What follows are records. Restate all of them word for word.

#### EXERCISE MATERIAL:
┄┄┄┄┄┄┄┄┄┄┄┄┄┄┄┄┄┄┄┄

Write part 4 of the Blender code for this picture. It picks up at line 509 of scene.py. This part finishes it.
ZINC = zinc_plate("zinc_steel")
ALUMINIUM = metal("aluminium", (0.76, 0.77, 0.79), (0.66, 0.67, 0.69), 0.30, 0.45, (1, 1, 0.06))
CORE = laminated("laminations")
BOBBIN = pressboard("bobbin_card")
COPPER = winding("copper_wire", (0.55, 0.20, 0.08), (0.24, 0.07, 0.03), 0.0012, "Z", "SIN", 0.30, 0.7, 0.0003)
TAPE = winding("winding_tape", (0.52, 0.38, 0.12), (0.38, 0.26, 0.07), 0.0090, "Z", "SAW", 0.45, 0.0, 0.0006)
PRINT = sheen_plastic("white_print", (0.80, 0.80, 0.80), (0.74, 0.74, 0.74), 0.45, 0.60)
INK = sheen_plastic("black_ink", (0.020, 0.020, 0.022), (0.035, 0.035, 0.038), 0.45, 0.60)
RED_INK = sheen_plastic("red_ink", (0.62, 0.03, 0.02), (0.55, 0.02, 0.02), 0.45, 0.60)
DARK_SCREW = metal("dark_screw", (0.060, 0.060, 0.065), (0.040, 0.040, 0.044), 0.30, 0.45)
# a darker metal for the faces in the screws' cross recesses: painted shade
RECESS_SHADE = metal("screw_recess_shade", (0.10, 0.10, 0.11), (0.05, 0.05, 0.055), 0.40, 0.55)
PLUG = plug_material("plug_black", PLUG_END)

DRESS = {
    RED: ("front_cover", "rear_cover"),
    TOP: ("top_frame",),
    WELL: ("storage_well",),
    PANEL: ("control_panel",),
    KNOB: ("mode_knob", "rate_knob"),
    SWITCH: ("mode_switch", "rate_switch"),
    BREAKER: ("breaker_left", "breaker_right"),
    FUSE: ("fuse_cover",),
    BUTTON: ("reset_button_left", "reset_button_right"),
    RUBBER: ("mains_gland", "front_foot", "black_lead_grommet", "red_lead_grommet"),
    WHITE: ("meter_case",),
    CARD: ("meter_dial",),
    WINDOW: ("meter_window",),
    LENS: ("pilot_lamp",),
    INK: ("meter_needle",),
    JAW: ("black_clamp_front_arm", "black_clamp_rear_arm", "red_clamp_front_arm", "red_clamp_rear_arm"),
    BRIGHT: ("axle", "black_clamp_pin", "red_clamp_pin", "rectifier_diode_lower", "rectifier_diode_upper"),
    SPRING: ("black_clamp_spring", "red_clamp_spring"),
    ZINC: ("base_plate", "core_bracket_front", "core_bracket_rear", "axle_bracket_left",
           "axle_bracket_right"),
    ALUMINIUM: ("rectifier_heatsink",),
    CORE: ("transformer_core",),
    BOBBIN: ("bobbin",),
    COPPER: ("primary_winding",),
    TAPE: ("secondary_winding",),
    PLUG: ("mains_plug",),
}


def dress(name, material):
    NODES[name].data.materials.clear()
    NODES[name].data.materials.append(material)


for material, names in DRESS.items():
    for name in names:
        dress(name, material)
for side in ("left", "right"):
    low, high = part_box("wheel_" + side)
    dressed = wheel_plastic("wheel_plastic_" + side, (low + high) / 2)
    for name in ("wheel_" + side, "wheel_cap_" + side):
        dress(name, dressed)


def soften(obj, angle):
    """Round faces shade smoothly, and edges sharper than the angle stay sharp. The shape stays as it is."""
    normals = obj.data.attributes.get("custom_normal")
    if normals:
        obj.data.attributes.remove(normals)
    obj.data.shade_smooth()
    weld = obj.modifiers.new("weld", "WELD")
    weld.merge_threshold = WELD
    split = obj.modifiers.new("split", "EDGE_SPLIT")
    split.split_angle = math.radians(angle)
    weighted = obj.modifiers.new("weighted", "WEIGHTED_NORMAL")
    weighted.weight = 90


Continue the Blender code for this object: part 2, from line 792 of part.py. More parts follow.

┄┄┄┄┄┄┄┄┄┄┄┄┄┄┄┄┄┄┄┄

#### WORKED ANSWER:
Write part 4 of the Blender code for this picture. It picks up at line 509 of scene.py. This part finishes it.
ZINC = zinc_plate("zinc_steel")
ALUMINIUM = metal("aluminium", (0.76, 0.77, 0.79), (0.66, 0.67, 0.69), 0.30, 0.45, (1, 1, 0.06))
CORE = laminated("laminations")
BOBBIN = pressboard("bobbin_card")
COPPER = winding("copper_wire", (0.55, 0.20, 0.08), (0.24, 0.07, 0.03), 0.0012, "Z", "SIN", 0.30, 0.7, 0.0003)
TAPE = winding("winding_tape", (0.52, 0.38, 0.12), (0.38, 0.26, 0.07), 0.0090, "Z", "SAW", 0.45, 0.0, 0.0006)
PRINT = sheen_plastic("white_print", (0.80, 0.80, 0.80), (0.74, 0.74, 0.74), 0.45, 0.60)
INK = sheen_plastic("black_ink", (0.020, 0.020, 0.022), (0.035, 0.035, 0.038), 0.45, 0.60)
RED_INK = sheen_plastic("red_ink", (0.62, 0.03, 0.02), (0.55, 0.02, 0.02), 0.45, 0.60)
DARK_SCREW = metal("dark_screw", (0.060, 0.060, 0.065), (0.040, 0.040, 0.044), 0.30, 0.45)
# a darker metal for the faces in the screws' cross recesses: painted shade
RECESS_SHADE = metal("screw_recess_shade", (0.10, 0.10, 0.11), (0.05, 0.05, 0.055), 0.40, 0.55)
PLUG = plug_material("plug_black", PLUG_END)

DRESS = {
    RED: ("front_cover", "rear_cover"),
    TOP: ("top_frame",),
    WELL: ("storage_well",),
    PANEL: ("control_panel",),
    KNOB: ("mode_knob", "rate_knob"),
    SWITCH: ("mode_switch", "rate_switch"),
    BREAKER: ("breaker_left", "breaker_right"),
    FUSE: ("fuse_cover",),
    BUTTON: ("reset_button_left", "reset_button_right"),
    RUBBER: ("mains_gland", "front_foot", "black_lead_grommet", "red_lead_grommet"),
    WHITE: ("meter_case",),
    CARD: ("meter_dial",),
    WINDOW: ("meter_window",),
    LENS: ("pilot_lamp",),
    INK: ("meter_needle",),
    JAW: ("black_clamp_front_arm", "black_clamp_rear_arm", "red_clamp_front_arm", "red_clamp_rear_arm"),
    BRIGHT: ("axle", "black_clamp_pin", "red_clamp_pin", "rectifier_diode_lower", "rectifier_diode_upper"),
    SPRING: ("black_clamp_spring", "red_clamp_spring"),
    ZINC: ("base_plate", "core_bracket_front", "core_bracket_rear", "axle_bracket_left",
           "axle_bracket_right"),
    ALUMINIUM: ("rectifier_heatsink",),
    CORE: ("transformer_core",),
    BOBBIN: ("bobbin",),
    COPPER: ("primary_winding",),
    TAPE: ("secondary_winding",),
    PLUG: ("mains_plug",),
}


def dress(name, material):
    NODES[name].data.materials.clear()
    NODES[name].data.materials.append(material)


for material, names in DRESS.items():
    for name in names:
        dress(name, material)
for side in ("left", "right"):
    low, high = part_box("wheel_" + side)
    dressed = wheel_plastic("wheel_plastic_" + side, (low + high) / 2)
    for name in ("wheel_" + side, "wheel_cap_" + side):
        dress(name, dressed)


def soften(obj, angle):
    """Round faces shade smoothly, and edges sharper than the angle stay sharp. The shape stays as it is."""
    normals = obj.data.attributes.get("custom_normal")
    if normals:
        obj.data.attributes.remove(normals)
    obj.data.shade_smooth()
    weld = obj.modifiers.new("weld", "WELD")
    weld.merge_threshold = WELD
    split = obj.modifiers.new("split", "EDGE_SPLIT")
    split.split_angle = math.radians(angle)
    weighted = obj.modifiers.new("weighted", "WEIGHTED_NORMAL")
    weighted.weight = 90


Continue the Blender code for this object: part 2, from line 792 of part.py. More parts follow.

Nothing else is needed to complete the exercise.